| Goal |
Each record below should be repeated precisely as written.

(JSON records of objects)

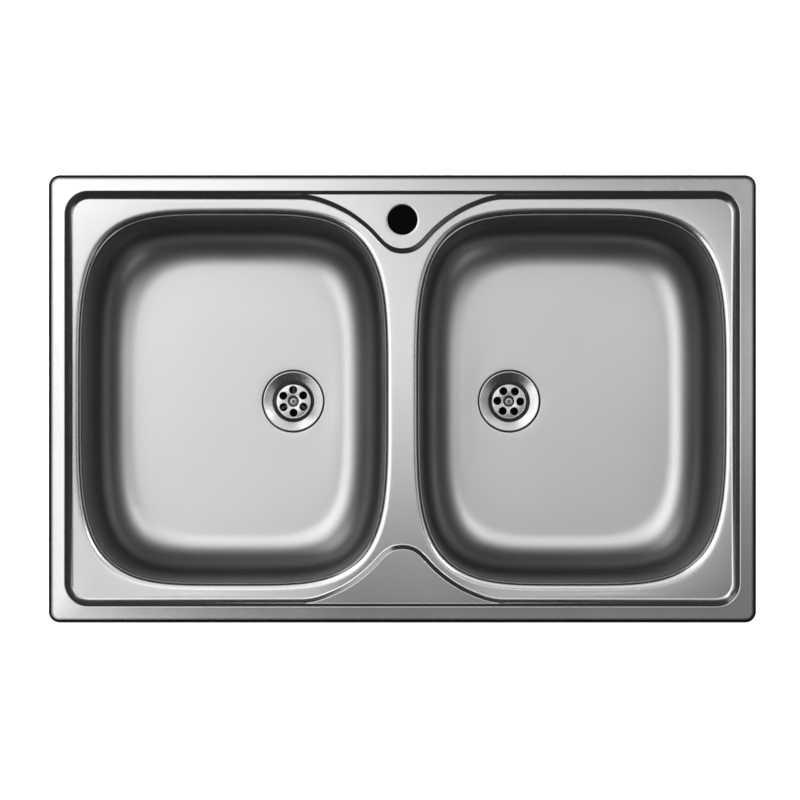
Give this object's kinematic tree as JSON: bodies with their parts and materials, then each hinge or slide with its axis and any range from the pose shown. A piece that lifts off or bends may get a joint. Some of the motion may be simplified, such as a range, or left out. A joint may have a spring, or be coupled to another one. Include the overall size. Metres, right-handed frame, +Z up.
{
  "type": "double bowl kitchen sink",
  "caption": "Inset stainless steel kitchen sink with two deep rounded bowls, a stepped rim, a tap ledge with a tap hole, strainer wastes and swinging worktop clamps.",
  "frame": {"origin": "centre of the rim's outline, on the plane of the worktop's surface that the rim lies on", "axes": "+X right, along the long side; +Y to the rear, towards the tap ledge; +Z up out of the bowls"},
  "size_m": [0.79, 0.5, 0.234],
  "materials": {
    "deck_steel": "satin brushed",
    "bowl_steel": "satin, fine grain",
    "strainer_steel": "polished stainless",
    "screw_steel": "polished stainless",
    "clamp_zinc": "zinc plated, dull",
    "nut_brass": "machined",
    "seal_rubber": "matte",
    "rim_foam": "closed-cell foam",
    "bitumen": "matte, pressed grain",
    "waste_plastic": "moulded"
  },
  "bodies": {
    "sink": {"deck_panel": "deck_steel", "left_bowl": "bowl_steel", "left_sound_pad": "bitumen", "left_strainer": "strainer_steel", "left_waste_screw": "screw_steel", "left_flange_seal": "seal_rubber", "left_body_seal": "seal_rubber", "left_waste_body": "waste_plastic", "left_insert_nut": "nut_brass", "right_bowl": "bowl_steel", "right_sound_pad": "bitumen", "right_strainer": "strainer_steel", "right_waste_screw": "screw_steel", "right_flange_seal": "seal_rubber", "right_body_seal": "seal_rubber", "right_waste_body": "waste_plastic", "right_insert_nut": "nut_brass", "rim_seal": "rim_foam", "tap_plate": "clamp_zinc", "rear_clamp_1_lug": "clamp_zinc", "rear_clamp_2_lug": "clamp_zinc", "rear_clamp_3_lug": "clamp_zinc", "rear_clamp_4_lug": "clamp_zinc", "front_clamp_1_lug": "clamp_zinc", "front_clamp_2_lug": "clamp_zinc", "front_clamp_3_lug": "clamp_zinc", "front_clamp_4_lug": "clamp_zinc"},
    "rear_clamp_1_screw": {"rear_clamp_1_screw": "clamp_zinc"},
    "rear_clamp_1_claw": {"rear_clamp_1_claw": "clamp_zinc"},
    "rear_clamp_2_screw": {"rear_clamp_2_screw": "clamp_zinc"},
    "rear_clamp_2_claw": {"rear_clamp_2_claw": "clamp_zinc"},
    "rear_clamp_3_screw": {"rear_clamp_3_screw": "clamp_zinc"},
    "rear_clamp_3_claw": {"rear_clamp_3_claw": "clamp_zinc"},
    "rear_clamp_4_screw": {"rear_clamp_4_screw": "clamp_zinc"},
    "rear_clamp_4_claw": {"rear_clamp_4_claw": "clamp_zinc"},
    "front_clamp_1_screw": {"front_clamp_1_screw": "clamp_zinc"},
    "front_clamp_1_claw": {"front_clamp_1_claw": "clamp_zinc"},
    "front_clamp_2_screw": {"front_clamp_2_screw": "clamp_zinc"},
    "front_clamp_2_claw": {"front_clamp_2_claw": "clamp_zinc"},
    "front_clamp_3_screw": {"front_clamp_3_screw": "clamp_zinc"},
    "front_clamp_3_claw": {"front_clamp_3_claw": "clamp_zinc"},
    "front_clamp_4_screw": {"front_clamp_4_screw": "clamp_zinc"},
    "front_clamp_4_claw": {"front_clamp_4_claw": "clamp_zinc"}
  },
  "joints": [
    {"name": "rear_clamp_1_lift", "type": "slide", "parent": "sink", "child": "rear_clamp_1_screw", "axis": [0, 0, 1], "range_m": [0, 0.012]},
    {"name": "rear_clamp_1_swing", "type": "hinge", "parent": "rear_clamp_1_screw", "child": "rear_clamp_1_claw", "pos_m": [-0.3, 0.226, -0.046], "axis": [0, 0, 1], "range_deg": [0, 90]},
    {"name": "rear_clamp_2_lift", "type": "slide", "parent": "sink", "child": "rear_clamp_2_screw", "axis": [0, 0, 1], "range_m": [0, 0.012]},
    {"name": "rear_clamp_2_swing", "type": "hinge", "parent": "rear_clamp_2_screw", "child": "rear_clamp_2_claw", "pos_m": [-0.095, 0.226, -0.046], "axis": [0, 0, 1], "range_deg": [0, 90]},
    {"name": "rear_clamp_3_lift", "type": "slide", "parent": "sink", "child": "rear_clamp_3_screw", "axis": [0, 0, 1], "range_m": [0, 0.012]},
    {"name": "rear_clamp_3_swing", "type": "hinge", "parent": "rear_clamp_3_screw", "child": "rear_clamp_3_claw", "pos_m": [0.095, 0.226, -0.046], "axis": [0, 0, 1], "range_deg": [0, 90]},
    {"name": "rear_clamp_4_lift", "type": "slide", "parent": "sink", "child": "rear_clamp_4_screw", "axis": [0, 0, 1], "range_m": [0, 0.012]},
    {"name": "rear_clamp_4_swing", "type": "hinge", "parent": "rear_clamp_4_screw", "child": "rear_clamp_4_claw", "pos_m": [0.3, 0.226, -0.046], "axis": [0, 0, 1], "range_deg": [0, 90]},
    {"name": "front_clamp_1_lift", "type": "slide", "parent": "sink", "child": "front_clamp_1_screw", "axis": [0, 0, 1], "range_m": [0, 0.012]},
    {"name": "front_clamp_1_swing", "type": "hinge", "parent": "front_clamp_1_screw", "child": "front_clamp_1_claw", "pos_m": [-0.3, -0.226, -0.046], "axis": [0, 0, 1], "range_deg": [0, 90]},
    {"name": "front_clamp_2_lift", "type": "slide", "parent": "sink", "child": "front_clamp_2_screw", "axis": [0, 0, 1], "range_m": [0, 0.012]},
    {"name": "front_clamp_2_swing", "type": "hinge", "parent": "front_clamp_2_screw", "child": "front_clamp_2_claw", "pos_m": [-0.095, -0.226, -0.046], "axis": [0, 0, 1], "range_deg": [0, 90]},
    {"name": "front_clamp_3_lift", "type": "slide", "parent": "sink", "child": "front_clamp_3_screw", "axis": [0, 0, 1], "range_m": [0, 0.012]},
    {"name": "front_clamp_3_swing", "type": "hinge", "parent": "front_clamp_3_screw", "child": "front_clamp_3_claw", "pos_m": [0.095, -0.226, -0.046], "axis": [0, 0, 1], "range_deg": [0, 90]},
    {"name": "front_clamp_4_lift", "type": "slide", "parent": "sink", "child": "front_clamp_4_screw", "axis": [0, 0, 1], "range_m": [0, 0.012]},
    {"name": "front_clamp_4_swing", "type": "hinge", "parent": "front_clamp_4_screw", "child": "front_clamp_4_claw", "pos_m": [0.3, -0.226, -0.046], "axis": [0, 0, 1], "range_deg": [0, 90]}
  ]
}
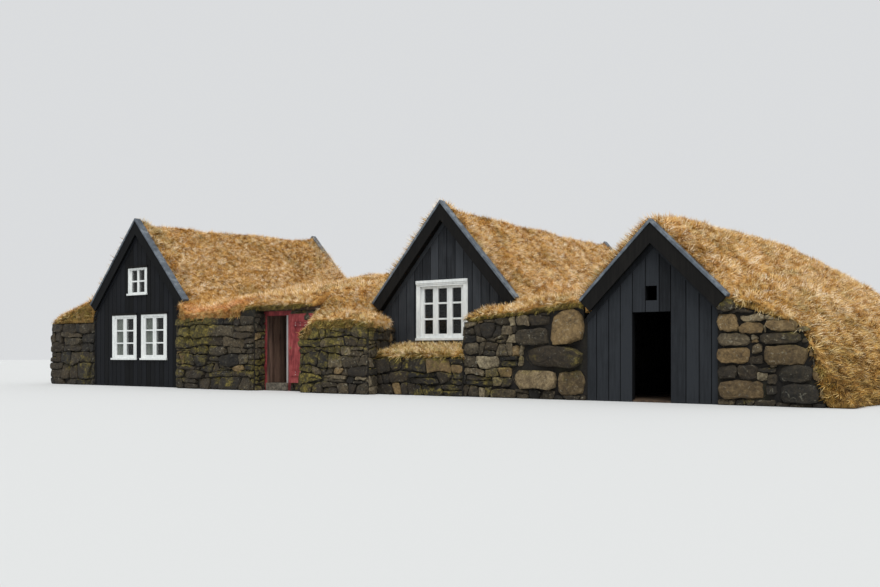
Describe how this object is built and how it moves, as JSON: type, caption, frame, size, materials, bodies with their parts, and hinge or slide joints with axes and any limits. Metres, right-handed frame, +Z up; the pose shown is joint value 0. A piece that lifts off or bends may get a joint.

| Correct result |
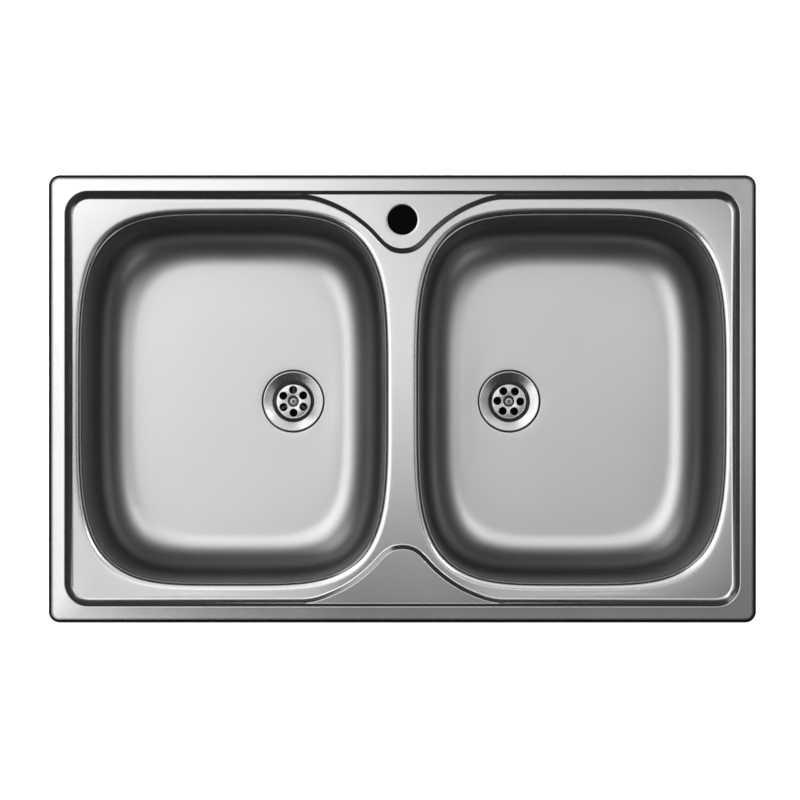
Give this object's kinematic tree as JSON: bodies with their parts and materials, then each hinge or slide with its axis and any range from the pose shown. A piece that lifts off or bends may get a joint. Some of the motion may be simplified, such as a range, or left out. A joint may have a spring, or be coupled to another one. Include the overall size. Metres, right-handed frame, +Z up.
{
  "type": "double bowl kitchen sink",
  "caption": "Inset stainless steel kitchen sink with two deep rounded bowls, a stepped rim, a tap ledge with a tap hole, strainer wastes and swinging worktop clamps.",
  "frame": {"origin": "centre of the rim's outline, on the plane of the worktop's surface that the rim lies on", "axes": "+X right, along the long side; +Y to the rear, towards the tap ledge; +Z up out of the bowls"},
  "size_m": [0.79, 0.5, 0.234],
  "materials": {
    "deck_steel": "satin brushed",
    "bowl_steel": "satin, fine grain",
    "strainer_steel": "polished stainless",
    "screw_steel": "polished stainless",
    "clamp_zinc": "zinc plated, dull",
    "nut_brass": "machined",
    "seal_rubber": "matte",
    "rim_foam": "closed-cell foam",
    "bitumen": "matte, pressed grain",
    "waste_plastic": "moulded"
  },
  "bodies": {
    "sink": {"deck_panel": "deck_steel", "left_bowl": "bowl_steel", "left_sound_pad": "bitumen", "left_strainer": "strainer_steel", "left_waste_screw": "screw_steel", "left_flange_seal": "seal_rubber", "left_body_seal": "seal_rubber", "left_waste_body": "waste_plastic", "left_insert_nut": "nut_brass", "right_bowl": "bowl_steel", "right_sound_pad": "bitumen", "right_strainer": "strainer_steel", "right_waste_screw": "screw_steel", "right_flange_seal": "seal_rubber", "right_body_seal": "seal_rubber", "right_waste_body": "waste_plastic", "right_insert_nut": "nut_brass", "rim_seal": "rim_foam", "tap_plate": "clamp_zinc", "rear_clamp_1_lug": "clamp_zinc", "rear_clamp_2_lug": "clamp_zinc", "rear_clamp_3_lug": "clamp_zinc", "rear_clamp_4_lug": "clamp_zinc", "front_clamp_1_lug": "clamp_zinc", "front_clamp_2_lug": "clamp_zinc", "front_clamp_3_lug": "clamp_zinc", "front_clamp_4_lug": "clamp_zinc"},
    "rear_clamp_1_screw": {"rear_clamp_1_screw": "clamp_zinc"},
    "rear_clamp_1_claw": {"rear_clamp_1_claw": "clamp_zinc"},
    "rear_clamp_2_screw": {"rear_clamp_2_screw": "clamp_zinc"},
    "rear_clamp_2_claw": {"rear_clamp_2_claw": "clamp_zinc"},
    "rear_clamp_3_screw": {"rear_clamp_3_screw": "clamp_zinc"},
    "rear_clamp_3_claw": {"rear_clamp_3_claw": "clamp_zinc"},
    "rear_clamp_4_screw": {"rear_clamp_4_screw": "clamp_zinc"},
    "rear_clamp_4_claw": {"rear_clamp_4_claw": "clamp_zinc"},
    "front_clamp_1_screw": {"front_clamp_1_screw": "clamp_zinc"},
    "front_clamp_1_claw": {"front_clamp_1_claw": "clamp_zinc"},
    "front_clamp_2_screw": {"front_clamp_2_screw": "clamp_zinc"},
    "front_clamp_2_claw": {"front_clamp_2_claw": "clamp_zinc"},
    "front_clamp_3_screw": {"front_clamp_3_screw": "clamp_zinc"},
    "front_clamp_3_claw": {"front_clamp_3_claw": "clamp_zinc"},
    "front_clamp_4_screw": {"front_clamp_4_screw": "clamp_zinc"},
    "front_clamp_4_claw": {"front_clamp_4_claw": "clamp_zinc"}
  },
  "joints": [
    {"name": "rear_clamp_1_lift", "type": "slide", "parent": "sink", "child": "rear_clamp_1_screw", "axis": [0, 0, 1], "range_m": [0, 0.012]},
    {"name": "rear_clamp_1_swing", "type": "hinge", "parent": "rear_clamp_1_screw", "child": "rear_clamp_1_claw", "pos_m": [-0.3, 0.226, -0.046], "axis": [0, 0, 1], "range_deg": [0, 90]},
    {"name": "rear_clamp_2_lift", "type": "slide", "parent": "sink", "child": "rear_clamp_2_screw", "axis": [0, 0, 1], "range_m": [0, 0.012]},
    {"name": "rear_clamp_2_swing", "type": "hinge", "parent": "rear_clamp_2_screw", "child": "rear_clamp_2_claw", "pos_m": [-0.095, 0.226, -0.046], "axis": [0, 0, 1], "range_deg": [0, 90]},
    {"name": "rear_clamp_3_lift", "type": "slide", "parent": "sink", "child": "rear_clamp_3_screw", "axis": [0, 0, 1], "range_m": [0, 0.012]},
    {"name": "rear_clamp_3_swing", "type": "hinge", "parent": "rear_clamp_3_screw", "child": "rear_clamp_3_claw", "pos_m": [0.095, 0.226, -0.046], "axis": [0, 0, 1], "range_deg": [0, 90]},
    {"name": "rear_clamp_4_lift", "type": "slide", "parent": "sink", "child": "rear_clamp_4_screw", "axis": [0, 0, 1], "range_m": [0, 0.012]},
    {"name": "rear_clamp_4_swing", "type": "hinge", "parent": "rear_clamp_4_screw", "child": "rear_clamp_4_claw", "pos_m": [0.3, 0.226, -0.046], "axis": [0, 0, 1], "range_deg": [0, 90]},
    {"name": "front_clamp_1_lift", "type": "slide", "parent": "sink", "child": "front_clamp_1_screw", "axis": [0, 0, 1], "range_m": [0, 0.012]},
    {"name": "front_clamp_1_swing", "type": "hinge", "parent": "front_clamp_1_screw", "child": "front_clamp_1_claw", "pos_m": [-0.3, -0.226, -0.046], "axis": [0, 0, 1], "range_deg": [0, 90]},
    {"name": "front_clamp_2_lift", "type": "slide", "parent": "sink", "child": "front_clamp_2_screw", "axis": [0, 0, 1], "range_m": [0, 0.012]},
    {"name": "front_clamp_2_swing", "type": "hinge", "parent": "front_clamp_2_screw", "child": "front_clamp_2_claw", "pos_m": [-0.095, -0.226, -0.046], "axis": [0, 0, 1], "range_deg": [0, 90]},
    {"name": "front_clamp_3_lift", "type": "slide", "parent": "sink", "child": "front_clamp_3_screw", "axis": [0, 0, 1], "range_m": [0, 0.012]},
    {"name": "front_clamp_3_swing", "type": "hinge", "parent": "front_clamp_3_screw", "child": "front_clamp_3_claw", "pos_m": [0.095, -0.226, -0.046], "axis": [0, 0, 1], "range_deg": [0, 90]},
    {"name": "front_clamp_4_lift", "type": "slide", "parent": "sink", "child": "front_clamp_4_screw", "axis": [0, 0, 1], "range_m": [0, 0.012]},
    {"name": "front_clamp_4_swing", "type": "hinge", "parent": "front_clamp_4_screw", "child": "front_clamp_4_claw", "pos_m": [0.3, -0.226, -0.046], "axis": [0, 0, 1], "range_deg": [0, 90]}
  ]
}
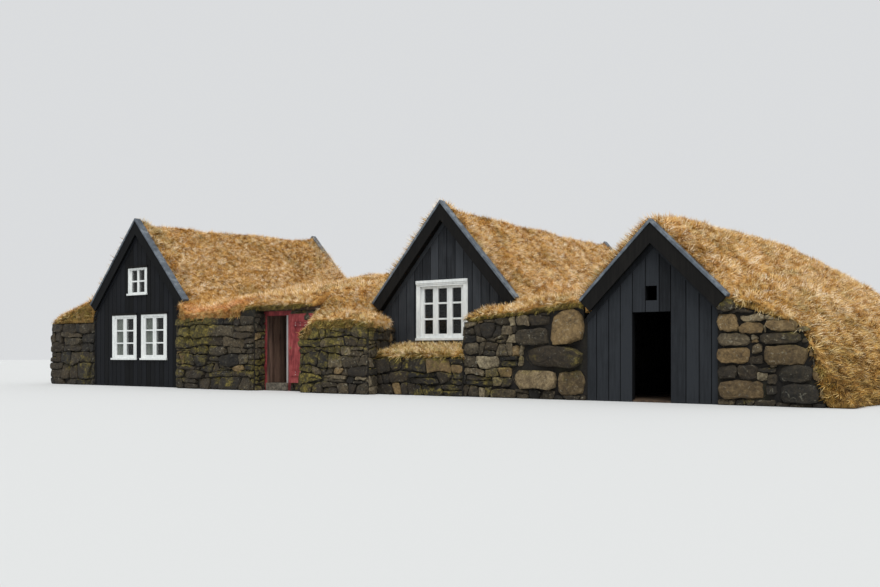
Describe how this object is built and how it moves, as JSON: type, caption, frame, size, materials, bodies with their parts, and hinge or slide joints with axes and any limits. Metres, right-handed frame, +Z up; the pose shown is joint value 0. A piece that lifts off or bends may get a joint.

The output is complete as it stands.